Justine @ JustineCelina.com
I LOVE chickpeas, I love sweet potatoes -- but you know what? I've never combined them in a salad. This looks like the perfect late summer salad Colleen! And I love the festive feeling in your photos. Gorgeous work!
Colleen
Thanks so much Justine! This salad is an absolute favourite in our house. It's delicious and makes you feel great, too. 🙂
Ayngelina Brogan
I have been looking to clean out my cupboards and I actually have all of these ingredients. I know what dinner will be tonight!
Colleen
I hope you enjoy, Ayngelina!
Nicole
What a beautiful salad!
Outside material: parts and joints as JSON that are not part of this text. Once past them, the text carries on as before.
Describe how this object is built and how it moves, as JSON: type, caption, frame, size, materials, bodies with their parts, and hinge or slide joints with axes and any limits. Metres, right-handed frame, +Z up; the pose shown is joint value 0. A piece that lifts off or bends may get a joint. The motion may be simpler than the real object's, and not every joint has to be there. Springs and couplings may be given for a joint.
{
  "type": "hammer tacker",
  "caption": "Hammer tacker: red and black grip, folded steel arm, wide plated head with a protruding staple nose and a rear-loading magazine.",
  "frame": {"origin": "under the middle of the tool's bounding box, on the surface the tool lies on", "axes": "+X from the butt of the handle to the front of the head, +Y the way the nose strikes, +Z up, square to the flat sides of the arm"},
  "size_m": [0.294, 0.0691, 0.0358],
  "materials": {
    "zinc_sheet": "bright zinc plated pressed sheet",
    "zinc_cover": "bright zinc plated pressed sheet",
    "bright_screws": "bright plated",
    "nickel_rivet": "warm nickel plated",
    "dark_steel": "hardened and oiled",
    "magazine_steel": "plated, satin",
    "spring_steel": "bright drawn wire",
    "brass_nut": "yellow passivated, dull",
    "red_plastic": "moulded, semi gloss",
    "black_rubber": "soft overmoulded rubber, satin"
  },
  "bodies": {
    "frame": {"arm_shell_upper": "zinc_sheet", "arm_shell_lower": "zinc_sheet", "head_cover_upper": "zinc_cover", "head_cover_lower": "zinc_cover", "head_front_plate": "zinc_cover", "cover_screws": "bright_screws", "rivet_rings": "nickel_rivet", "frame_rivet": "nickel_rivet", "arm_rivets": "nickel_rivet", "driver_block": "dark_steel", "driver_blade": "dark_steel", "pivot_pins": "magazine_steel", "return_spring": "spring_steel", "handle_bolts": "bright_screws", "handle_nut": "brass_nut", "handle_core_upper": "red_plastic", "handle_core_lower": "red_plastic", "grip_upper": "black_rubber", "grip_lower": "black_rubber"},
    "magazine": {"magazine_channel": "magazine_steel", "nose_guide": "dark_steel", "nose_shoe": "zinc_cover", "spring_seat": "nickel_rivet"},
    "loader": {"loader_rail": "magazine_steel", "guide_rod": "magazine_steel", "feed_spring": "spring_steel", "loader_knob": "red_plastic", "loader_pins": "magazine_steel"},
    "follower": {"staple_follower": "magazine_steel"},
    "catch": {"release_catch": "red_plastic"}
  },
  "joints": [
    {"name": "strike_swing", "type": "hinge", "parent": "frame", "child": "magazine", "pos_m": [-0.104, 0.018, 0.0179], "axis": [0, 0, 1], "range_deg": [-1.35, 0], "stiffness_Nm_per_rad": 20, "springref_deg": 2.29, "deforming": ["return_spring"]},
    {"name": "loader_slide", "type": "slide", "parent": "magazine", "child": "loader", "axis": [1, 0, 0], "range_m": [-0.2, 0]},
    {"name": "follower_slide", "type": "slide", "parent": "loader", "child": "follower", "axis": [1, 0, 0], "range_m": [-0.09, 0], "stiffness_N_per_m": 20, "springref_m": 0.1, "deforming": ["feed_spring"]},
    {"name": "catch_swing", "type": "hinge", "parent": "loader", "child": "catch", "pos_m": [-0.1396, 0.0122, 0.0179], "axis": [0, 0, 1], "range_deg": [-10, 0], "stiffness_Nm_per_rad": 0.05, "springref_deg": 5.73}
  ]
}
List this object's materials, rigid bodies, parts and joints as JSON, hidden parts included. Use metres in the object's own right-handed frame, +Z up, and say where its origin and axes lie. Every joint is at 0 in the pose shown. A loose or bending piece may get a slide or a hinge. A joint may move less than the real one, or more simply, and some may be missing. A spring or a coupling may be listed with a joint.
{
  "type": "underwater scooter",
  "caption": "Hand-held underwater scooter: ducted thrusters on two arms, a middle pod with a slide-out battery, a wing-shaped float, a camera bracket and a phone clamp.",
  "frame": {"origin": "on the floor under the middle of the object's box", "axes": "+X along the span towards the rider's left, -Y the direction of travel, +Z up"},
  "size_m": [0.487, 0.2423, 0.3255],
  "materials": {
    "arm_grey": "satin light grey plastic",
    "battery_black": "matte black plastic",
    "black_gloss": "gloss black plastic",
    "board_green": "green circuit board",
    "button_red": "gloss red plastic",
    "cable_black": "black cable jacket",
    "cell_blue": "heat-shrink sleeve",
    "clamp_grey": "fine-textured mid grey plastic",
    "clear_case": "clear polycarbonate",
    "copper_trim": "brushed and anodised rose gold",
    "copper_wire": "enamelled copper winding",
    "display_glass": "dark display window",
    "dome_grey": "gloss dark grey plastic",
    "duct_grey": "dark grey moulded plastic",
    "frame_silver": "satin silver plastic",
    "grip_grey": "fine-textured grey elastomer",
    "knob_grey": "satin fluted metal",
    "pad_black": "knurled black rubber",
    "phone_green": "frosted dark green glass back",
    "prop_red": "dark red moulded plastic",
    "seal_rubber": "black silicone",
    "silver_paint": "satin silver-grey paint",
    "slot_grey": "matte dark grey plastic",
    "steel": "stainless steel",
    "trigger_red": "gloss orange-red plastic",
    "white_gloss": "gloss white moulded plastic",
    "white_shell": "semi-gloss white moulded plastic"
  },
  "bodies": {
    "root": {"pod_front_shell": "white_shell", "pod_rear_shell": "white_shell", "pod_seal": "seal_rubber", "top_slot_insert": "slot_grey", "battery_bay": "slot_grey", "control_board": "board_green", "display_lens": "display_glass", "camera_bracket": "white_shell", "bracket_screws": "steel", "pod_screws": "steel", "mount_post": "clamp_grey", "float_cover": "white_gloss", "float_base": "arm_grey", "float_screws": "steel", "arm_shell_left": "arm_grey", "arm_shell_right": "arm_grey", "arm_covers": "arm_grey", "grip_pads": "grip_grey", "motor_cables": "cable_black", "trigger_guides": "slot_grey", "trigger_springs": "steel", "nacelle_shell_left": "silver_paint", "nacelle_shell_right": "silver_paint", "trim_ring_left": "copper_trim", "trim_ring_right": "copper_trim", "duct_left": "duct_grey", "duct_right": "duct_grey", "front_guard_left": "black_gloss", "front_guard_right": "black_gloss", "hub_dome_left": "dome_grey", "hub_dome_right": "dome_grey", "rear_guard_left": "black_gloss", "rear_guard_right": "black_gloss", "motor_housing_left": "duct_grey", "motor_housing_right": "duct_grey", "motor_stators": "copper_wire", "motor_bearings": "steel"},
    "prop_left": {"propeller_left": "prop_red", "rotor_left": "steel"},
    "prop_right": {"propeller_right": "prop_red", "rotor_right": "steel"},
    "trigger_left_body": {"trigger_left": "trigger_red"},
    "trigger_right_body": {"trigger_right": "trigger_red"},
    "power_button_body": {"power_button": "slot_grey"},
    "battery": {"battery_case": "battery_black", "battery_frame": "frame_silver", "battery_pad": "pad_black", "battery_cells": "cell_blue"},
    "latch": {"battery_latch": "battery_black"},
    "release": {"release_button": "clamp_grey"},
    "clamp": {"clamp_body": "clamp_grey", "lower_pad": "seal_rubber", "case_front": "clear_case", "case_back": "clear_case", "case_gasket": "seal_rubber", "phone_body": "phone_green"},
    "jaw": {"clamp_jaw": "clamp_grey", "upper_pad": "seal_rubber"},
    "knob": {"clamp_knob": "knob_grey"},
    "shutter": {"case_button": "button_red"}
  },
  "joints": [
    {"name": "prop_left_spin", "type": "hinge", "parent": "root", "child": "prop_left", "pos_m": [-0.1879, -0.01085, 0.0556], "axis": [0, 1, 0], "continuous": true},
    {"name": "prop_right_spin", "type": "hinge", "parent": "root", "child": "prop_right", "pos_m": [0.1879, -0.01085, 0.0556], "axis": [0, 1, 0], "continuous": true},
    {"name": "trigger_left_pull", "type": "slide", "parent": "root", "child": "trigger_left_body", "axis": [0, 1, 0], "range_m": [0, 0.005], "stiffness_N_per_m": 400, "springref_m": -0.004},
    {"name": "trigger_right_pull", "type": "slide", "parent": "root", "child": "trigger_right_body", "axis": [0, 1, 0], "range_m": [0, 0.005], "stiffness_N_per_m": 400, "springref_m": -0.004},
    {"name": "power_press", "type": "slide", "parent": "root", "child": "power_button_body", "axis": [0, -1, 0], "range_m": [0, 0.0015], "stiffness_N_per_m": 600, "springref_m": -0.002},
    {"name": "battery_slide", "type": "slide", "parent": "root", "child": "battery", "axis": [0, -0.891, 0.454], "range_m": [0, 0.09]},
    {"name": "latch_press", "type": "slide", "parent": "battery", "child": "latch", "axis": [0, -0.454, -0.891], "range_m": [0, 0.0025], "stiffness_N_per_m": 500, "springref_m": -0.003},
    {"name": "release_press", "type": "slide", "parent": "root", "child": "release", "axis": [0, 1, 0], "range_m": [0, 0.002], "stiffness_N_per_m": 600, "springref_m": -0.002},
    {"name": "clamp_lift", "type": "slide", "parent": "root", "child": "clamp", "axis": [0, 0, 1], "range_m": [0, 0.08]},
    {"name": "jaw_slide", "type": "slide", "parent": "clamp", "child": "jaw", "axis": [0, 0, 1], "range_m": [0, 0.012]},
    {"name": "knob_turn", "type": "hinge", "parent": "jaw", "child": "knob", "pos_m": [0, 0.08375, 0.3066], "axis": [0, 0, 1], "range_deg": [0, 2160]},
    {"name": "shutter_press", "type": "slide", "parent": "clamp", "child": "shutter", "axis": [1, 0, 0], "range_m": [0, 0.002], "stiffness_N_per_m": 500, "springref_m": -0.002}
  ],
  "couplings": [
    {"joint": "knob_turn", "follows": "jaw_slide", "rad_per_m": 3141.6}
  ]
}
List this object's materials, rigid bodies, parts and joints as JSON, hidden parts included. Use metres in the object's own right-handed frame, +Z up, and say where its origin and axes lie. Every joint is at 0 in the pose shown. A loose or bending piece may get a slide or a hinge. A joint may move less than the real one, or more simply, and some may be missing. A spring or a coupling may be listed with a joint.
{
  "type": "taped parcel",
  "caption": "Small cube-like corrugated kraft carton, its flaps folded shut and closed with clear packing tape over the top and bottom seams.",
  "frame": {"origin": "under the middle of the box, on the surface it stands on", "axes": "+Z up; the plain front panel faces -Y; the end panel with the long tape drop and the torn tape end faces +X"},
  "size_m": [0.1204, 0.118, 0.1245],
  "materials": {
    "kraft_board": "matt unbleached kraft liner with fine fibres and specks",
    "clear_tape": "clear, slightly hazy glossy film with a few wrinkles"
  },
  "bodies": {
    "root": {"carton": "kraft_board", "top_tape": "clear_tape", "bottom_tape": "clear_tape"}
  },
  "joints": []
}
I love when salads are the star of the show and the focus of a meal, rather than just a handful of greens tossed on the side.
Colleen
Thank you Nicole! This is a full meal deal, for sure. 🙂 Very filling and satisfying.
Sharon
It's still got to taste good even if it's nutritious! Sometimes healthy food can be hard to photograph too but these pics looks awesome and this salad sounds scrumptious. I don't mind a bit of prep if it means I can eat yummy leftover for a couple of days after. Thanks for sharing! ?
Colleen
Thanks so much, Sharon! This salad is delicious as well as nutritious, always a winning combo. 🙂
Gabrielle @ eyecandypopper
Great salad! Those are all delicious flavours, and I especially love mixing sweet potatoes and chickpeas. This would be great for lunches too. Well done!
Colleen
Thanks Gabby! This salad is an all time favourite in our house. 🙂
KP
This salad does sound good, but all of the 5 star ratings are based on the written recipe, not on actually making the salad. I would suggest (for the sake of the author and those looking at the recipe), please don't rate it with stars until you have already tried it. Thanks!